At the council level, the draft language calls for audio, video and a complete transcript of each council and Scientific and Statistical Committee meeting to be available within 30 days of the meeting.
Catch share programs also would be adjusted under the draft legislation.
The law would define catch share programs in regulation, and give processors a spot at the table as future programs are developed.
Catch share programs allocate shares of the total harvest to individual owners, typically based on catch history. Generally, the programs are intended to end the race for fish and give vessels a better way to minimize prohibited species catch.
The definition proposed by the House would allow for allocations to individuals, cooperatives, communities, sectors, processors and regional fishery organizations.
Previously, there was no blanket definition that included processors, although the Act enabled consideration of processors in determining community impacts, assessing community and regional association participation in quota programs, and allowed for processor quota in specific programs.
O’Shea wrote in an email that the change wouldn’t add anything new in the act because processors have been eligible for harvest shares previously, but this does redefine individual fishing quota systems to call them “catch shares.”
“Our hope would be that the final Bill will include broader authority for the Councils to incorporate processors in various rationalization programs, such as (American Fisheries Act) style cooperatives,” O’Shea wrote on behalf of the organization.
Processors have been included in past programs, with specific congressional authorization, but a 2009 National Oceanic and Atmospheric Administration legal opinion stated that processing was not fishing, and thus not eligible for a quota shares under the MSA for any programs created by a regional fishery management council.
In Alaska, the Bering Sea pollock and crab programs implemented in 2002 and 2005 include processors, but the Gulf of Alaska rockfish program, which was renewed for 10 years in 2012, does not. The original rockfish pilot program included linkages between fishermen and their historic processors for deliveries, but based on the 2009 legal opinion from NOAA, the North Pacific council severed those linkages when it renewed the program.
Kodiak processors sued in 2012 to attempt to reverse that action and revert to the pilot rockfish program rules, but were denied before the summary judgment phase of the case when a federal judge ruled that they could not sue under the National Environmental Policy Act alleging only economic harm under the new rules.
The Kodiak processors argued that not including them in quota allocations shifted all the benefits of rationalization to the fishermen and forced them to pay a higher price per pound to compete for deliveries.
Language that specifically allows processors to be allocated a share of the fishery, however, could change how the council crafts a future Gulf of Alaska rationalization program.

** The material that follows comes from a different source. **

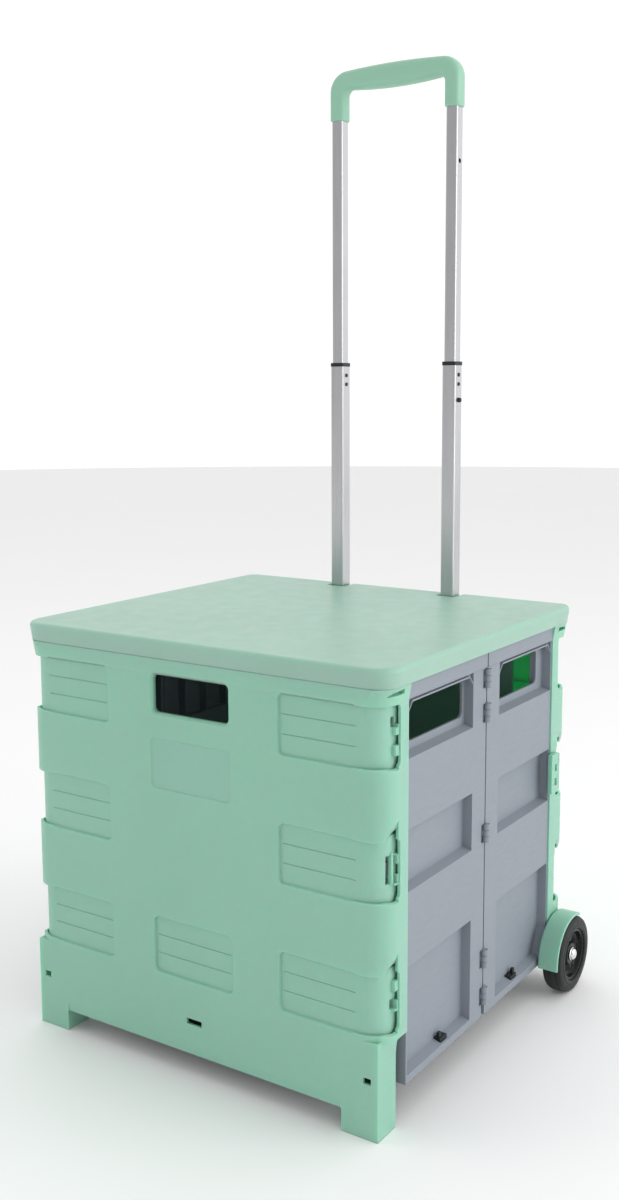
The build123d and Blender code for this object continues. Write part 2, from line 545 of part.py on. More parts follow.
def fender():
    """The right-hand wheel housing: a sector of a drum over the front and top of the wheel."""
    inner = WHEEL_RADIUS + FENDER_GAP
    outer = inner + FENDER_WALL
    drum = bar_x(outer, (FENDER_PLATE[0], WHEEL_OUTER_X - FENDER_INSET), WHEEL_Y, WHEEL_RADIUS)
    drum = fillet(drum.edges().sort_by(Axis.X)[:1], FENDER_EDGE)
    drum -= bar_x(inner, (FENDER_PLATE[1], WHEEL_OUTER_X), WHEEL_Y, WHEEL_RADIUS)
    arm = 2 * outer
    steps = 6
    points = [(0, 0)]
    for index in range(steps + 1):
        angle = math.radians(FENDER_START + (FENDER_END - FENDER_START) * index / steps)
        points.append((-arm * math.cos(angle), arm * math.sin(angle)))
    sector = Pos(0, WHEEL_Y, WHEEL_RADIUS) * prism_x(points, (0, WHEEL_OUTER_X + 20))
    web_y = (BODY_DEPTH - TRAY_DEPTH + 1, BODY_DEPTH - REAR_CORNER_RADIUS)
    return (drum & sector) + block((BAND - 1, FENDER_PLATE[1]), web_y, FENDER_WEB)


def latch_ears():
    """The two ears of the right-hand latch, on the side of the rear tray."""
    x, y = LATCH_PIVOT
    ears = []
    near, far = LATCH_EAR
    for z in ((LATCH_Z[0] + near, LATCH_Z[0] + far), (LATCH_Z[1] - far, LATCH_Z[1] - near)):
        ear = block((BAND - 1, x), widened((y, y), LATCH_KNUCKLE_RADIUS), z)
        ears.append(pierced(ear + post(LATCH_KNUCKLE_RADIUS, x, y, z), LATCH_PIN_RADIUS, x, y, z))
    return ears


def rear_ribs(bottom):
    """Stiffening ribs behind the rear wall, on the right, clear of the handle tubes and the boxes' ends."""
    places = (PANEL_HALF * 0.65, BOX_INNER_X + 11.0, BOX_INNER_X + 41.0)
    return [block((x - 1, x + 1), (WALL / 2, 8), (bottom, RIM_TOP - 5)) for x in places]


def rear_panel():
    bottom = FLOOR_TOP + UNDER_TRAY_GAP
    box_back, cuts = low_middle_box()
    adds = [box_back, *with_twins(corner_lugs())]
    tray = to_rear((tray_shell(bottom, REAR_CORNER_RADIUS, rear_ribs(bottom)) + adds) - cuts)
    # wheel boss, floor ledge and wheel housing of the right-hand side
    boss = bar_x(BOSS_RADIUS, (CORNER_PIN_X + 1, FENDER_PLATE[1]), WHEEL_Y, WHEEL_RADIUS)
    ledge_y = (FLOOR_END + 3 - LEDGE_LENGTH, FLOOR_END + 3)
    ledge_top = FLOOR_TOP - FLOOR_THICKNESS - LEDGE_GAP
    ledge = block((FLOOR_HALF + 2, SIDE_OUT - 1), ledge_y, (LEDGE_BOTTOM, WHEEL_RADIUS))
    ledge += block((FLOOR_HALF - 10, SIDE_OUT - 1), ledge_y, (LEDGE_BOTTOM, ledge_top))
    head_room = bar_x(AXLE_HEAD_RADIUS + AXLE_HEAD_GAP, (0, CORNER_PIN_X + 1), WHEEL_Y, WHEEL_RADIUS)
    axle_hole = bar_x(AXLE_RADIUS + PIN_CLEARANCE, (0, FAR), WHEEL_Y, WHEEL_RADIUS)
    right = (fender() + boss + ledge) - [head_room, axle_hole]
    holes = [bar_x(AXLE_RADIUS + PIN_CLEARANCE, (FLOOR_HALF, FAR), WHEEL_Y, WHEEL_RADIUS)]
    screw_y = (BODY_DEPTH - WALL - 3, BODY_DEPTH + 1)
    screw_holes = [bar_y(SCREW_RADIUS + 0.1, x, screw_y, z) for x, z in clamp_places()]
    return (tray + with_twins([right, *latch_ears()])) - (with_twins(holes) + screw_holes)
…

It could also change the rockfish program, which could be revised when it sunsets.
The draft also changes the referendum program under which fishermen in certain regions must approve catch share plans.
Currently, the New England and Gulf of Mexico councils cannot create a individual fishing quota program unless two-thirds of fishermen eligible to participate vote in favor of it. Under the changed language, “a majority” must vote in favor of the program.
Now, the House committee is taking comment on the proposed changes at firstname.lastname@example.org. A hearing on the legislation is expected in January, according to a Dec. 12 statement from Hastings.
The Senate is also working on its own version of the legislation.
Rep. Don Young’s press secretary Matt Shuckerow wrote in an email that the law has a proven track record in the North Pacific.
“The draft legislation provides a strong basis to build a reauthorization through many widely supported improvements of a national scope, including providing Councils greater flexibility in managing their fisheries,” Shuckerow wrote.
Alaskans are encouraged to provide Alaska-specific suggestions directly to Young’s office, as well, according to Shuckerow.